Но вот умер Евтушенко, и тем самым подчеркнул конец эпохи, которую он газетным образом, злободневно воспевал. Он забудется, как канули в небытие тысячи соловушек с заливистыми трелями, - всё-таки это талант нередкий. Немногие поэты остаются в памяти. А почему? Потому что болезненное место и ахиллесова пята поэтов - кумиры и нахваливаемые родные болотца. Вот и Евтушенко вместо того, чтобы часто вспоминать Бога, возносит молитвы к отцам и учителям, которые Христом не рекомендуются. А Коран и господами запрещает называть кого-то помимо Бога. Так что музы таких поэтов в Коране называются шайтанами, а их словесные излияния не подтверждаются делами, кроме тех, которые веровали, творили добрые дела и поминали часто Бога(Коран 26:221-227). Однако древнегреческий поэт, мудрец и врач Эмпедокл считал, что вожди, поэты, пророки и врачи освобождаются от сансары перевоплощений и укореняются среди блаженных богов. Если у тебя есть аудитория, если ты собиратель доверчивых душ, ты, возможно, выстроищь из них тонкое тело, - но это уже мои фантазии.

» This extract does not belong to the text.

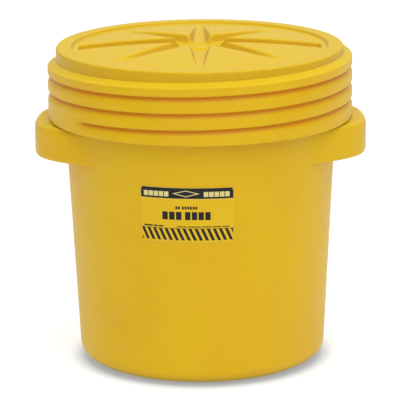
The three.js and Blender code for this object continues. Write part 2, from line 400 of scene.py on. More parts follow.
def threaded_wall(turns, first_turn, last_turn, section_at, low, high):
    """Rings that climb with the thread, between two level ones.

    section_at(turn) gives the wall's points in one pitch, as (height above the thread line, radius).
    low and high are the (height, radius) of the level rings. Each strip ends where the next begins."""
    columns = []
    for turn in turns:
        points = []
        for lap in range(first_turn, last_turn):
            for over, radius in section_at(turn + lap):
                height = thread_line(turn + lap) + over
                if height <= low[0]:
                    height, radius = low
                if height >= high[0]:
                    height, radius = high
                points.append((radius, height))
        columns.append(points)
    grid = np.array(columns)
    rings = [ring(turns, grid[:, row, 0], grid[:, row, 1]) for row in range(grid.shape[1])]
    strip = len(section_at(0.0))
    return rings, strip


# ---- Drum ----

drum_turns = np.arange(DRUM_COLUMNS) / DRUM_COLUMNS


def lug_share(turns):
    """Share of a lug's depth at each angle: 1 on the X axis, 0 past the lug's ends."""
    from_axis = np.degrees(np.abs(np.arcsin(np.sin(2 * math.pi * np.asarray(turns)))))
    return 1 - smoothstep(from_axis, LUG_FULL_ANGLE, LUG_END_ANGLE)


def lug_outline(inset):
    """The outside of a lug at its full depth, or the inside, moved in by the wall."""
    bottom, top = LUG_BOTTOM + inset, LUG_TOP - inset
    reach = LUG_RADIUS - inset
    foot = 4.0  # round where a lug grows from the wall
    return rounded(
        [
            (wall_radius(bottom - 40) - inset, bottom - 40, 0),
            (wall_radius(bottom) - inset, bottom, foot),
            (reach, bottom, LUG_BOTTOM_ROUND),
            (reach, top, LUG_TOP_ROUND),
            (wall_radius(top) - inset, top, 1.5),
            (wall_radius(top + 5) - inset, top + 5, 0),
        ],
        steps=6,
    )[1:-1]


def lugged(points, inset, turns):
    """Rings for an outline that bulges out to its full radius only where the lugs are."""
    share = lug_share(turns)
    rings = []
    for radius, height in points:
        wall = wall_radius(height) - inset
        rings.append(ring(turns, wall + (radius - wall) * share, height))
    return rings


def tooth_section(turn):
    """The tooth on the neck, as (height above the thread line, radius)."""
    share = smoothstep(min(turn - TOOTH_START, TOOTH_END - turn), 0, TOOTH_FADE)
    corners = [
        (STRIP_START, 0, 0),
        (1.3, 0, 1.5),
        (4.0, TOOTH_DEPTH, 1.5),
        (10.5, TOOTH_DEPTH, 3.0),
        (22.2, 0, 6.0),
        (STRIP_START + THREAD_PITCH, 0, 0),
    ]
    points = rounded(corners, steps=3)[:-1]
    return [(over, NECK_RADIUS + out * float(share)) for over, out in points]


def drum():
    """The hollow body, from the middle of its underside, up the outside and down the inside."""

    def level(points):
        return level_rings(drum_turns, points)

    underside = rounded(
        [
            (0, PANEL_LIFT, 0),
            (PANEL_RADIUS - 2 * PANEL_LIFT, PANEL_LIFT, 5),
            (PANEL_RADIUS, 0, 5),
            (FOOT_RADIUS, 0, 0),
        ]
    )[:-1]
    base_round = ellipse_quarter((FOOT_RADIUS, 0), (wall_radius(BASE_ROUND_HEIGHT), BASE_ROUND_HEIGHT), 12)
    wall = [(wall_radius(height), height) for height in range(40, 340, 20)]
    neck_start = NECK_BOTTOM + 4
    neck_rings, strip = threaded_wall(
        drum_turns,
        first_turn=-1,
        last_turn=3,
        section_at=tooth_section,
        low=(neck_start, NECK_RADIUS),
        high=(NECK_TOP, NECK_RADIUS),
    )
    shoulder = rounded(
        [
            (wall_radius(LUG_TOP), LUG_TOP, 0),
            (wall_radius(SHOULDER_HEIGHT), SHOULDER_HEIGHT, 3),
            (NECK_RADIUS, NECK_BOTTOM, 3),
            (NECK_RADIUS, neck_start, 0),
        ]
    )[1:]
    inner_lip = LIP_RADIUS - DRUM_WALL
    inner_neck = NECK_RADIUS - DRUM_WALL
    half_wall = DRUM_WALL / 2
    lip = rounded(
        [
            (NECK_RADIUS, NECK_TOP, 0),
            (LIP_RADIUS, LIP_BOTTOM, 3),
            (LIP_RADIUS, LIP_TOP, 1.6),
            (inner_lip, LIP_TOP, 1.6),
            (inner_lip, LIP_BOTTOM - half_wall, 3),
            (inner_neck, NECK_TOP - half_wall, 3),
            (inner_neck, NECK_BOTTOM + half_wall, 3),
            (wall_radius(SHOULDER_HEIGHT) - DRUM_WALL, SHOULDER_HEIGHT + half_wall, 3),
            (wall_radius(LUG_TOP) - DRUM_WALL, LUG_TOP, 0),
        ]
    )[:-1]
    inner_round = [(radius - DRUM_WALL, height + DRUM_WALL) for radius, height in reversed(base_round)]
    inner_wall = [(radius - DRUM_WALL, height) for radius, height in reversed(wall[1:])]
    inside_base = rounded(
        [
            (FOOT_RADIUS - DRUM_WALL, DRUM_WALL, 0),
            (PANEL_RADIUS, DRUM_WALL, 5),
            (PANEL_RADIUS - 2 * PANEL_LIFT, PANEL_LIFT + DRUM_WALL, 5),
            (0, PANEL_LIFT + DRUM_WALL, 0),
        ]
    )[1:]
    outside = level(underside) + level(base_round) + level(wall)
    outside += lugged(lug_outline(0), 0, drum_turns) + level(shoulder)
    inside = level(lip) + lugged(reversed(lug_outline(DRUM_WALL)), DRUM_WALL, drum_turns)
    inside += level(inner_wall) + level(inner_round) + level(inside_base)
    stacks = [(outside + [neck_rings[0]], 0), (neck_rings, strip), ([neck_rings[-1]] + inside, 0)]
    return closed_by_rings("drum_shell", stacks, sharp_degrees=35)


# ---- Lid ----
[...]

Именно поэты и сказочники сплетают мифы. В античности не было книгопечатания, телевидения и интернета, поэтому хранителями вековых традиций и трибунами эстрады были они, ашуги, акыны, бояны. Все священные писания, как правило, написаны в стихах. Но хотя Коран тоже пронумерован аятами, стихами, роль Мухаммеда, как поэта презрительно отвергается. Поэты себя называют пророками, но как раз Коран породил перепевы в сомнительности этой профессии.
Вчера меня спросил читатель безбородый:
"Ты пишешь ли ещё газели или оды?"
"О нет - ответил я. - Стихосложенье - срам.
Газелей не пишу, ни од, ни эпиграмм".
Спросил он: "Почему?" А я:" К самообману
Отныне никогда я прибегать не стану.
Я жадность, ненависть, любовь знавал доселе -
И оду сочинял, сатиру и газель.
Бывало в деньгах я нуждаюсь дозарезу -
И оду я творю и вон из кожи лезу,
А то охваченный любовною тоской,
Я вывожу строку за страстною строкой,
А то, как жалкий пёс, побитый, но упрямый,
Ищу я пса слабей себя - для эпиграммы.
Да славится Господь, всемилостив и благ,
За то, что спас меня от алчных трёх собак.
Чтоб я писал газель, сатиру или оду?
Избави, Бог! Зачем всю жизнь терпеть невзгоду?
Мужчине хвастаться зазорно, Анвари,
Но то, что говоришь, ты твёрдо говори.
В тиши уединясь, живи безгрешно, строго
И помни, что тебе осталось дней немного".
(Анвари)
Видимо, и Лев Толстой, начитавшись Корана, разводил руками: зачем она, скованная рифмой поэзия, когда можно свободно и раскованно писать прозой? Надо признать, что у Толстого от природы не было образного мышления, но и без него он так натренировал мыслительный мускул, что Бог с благосклонностью наливал содержимое в этот драгоценный сосуд. Все образы, все мифы Толстой вытравил из своего соединённого четвероевангелия. И если многочисленные легковеры и маловеры называют мыслителя безумным, то лучше было бы, если такое мнение они обратили на самих себя.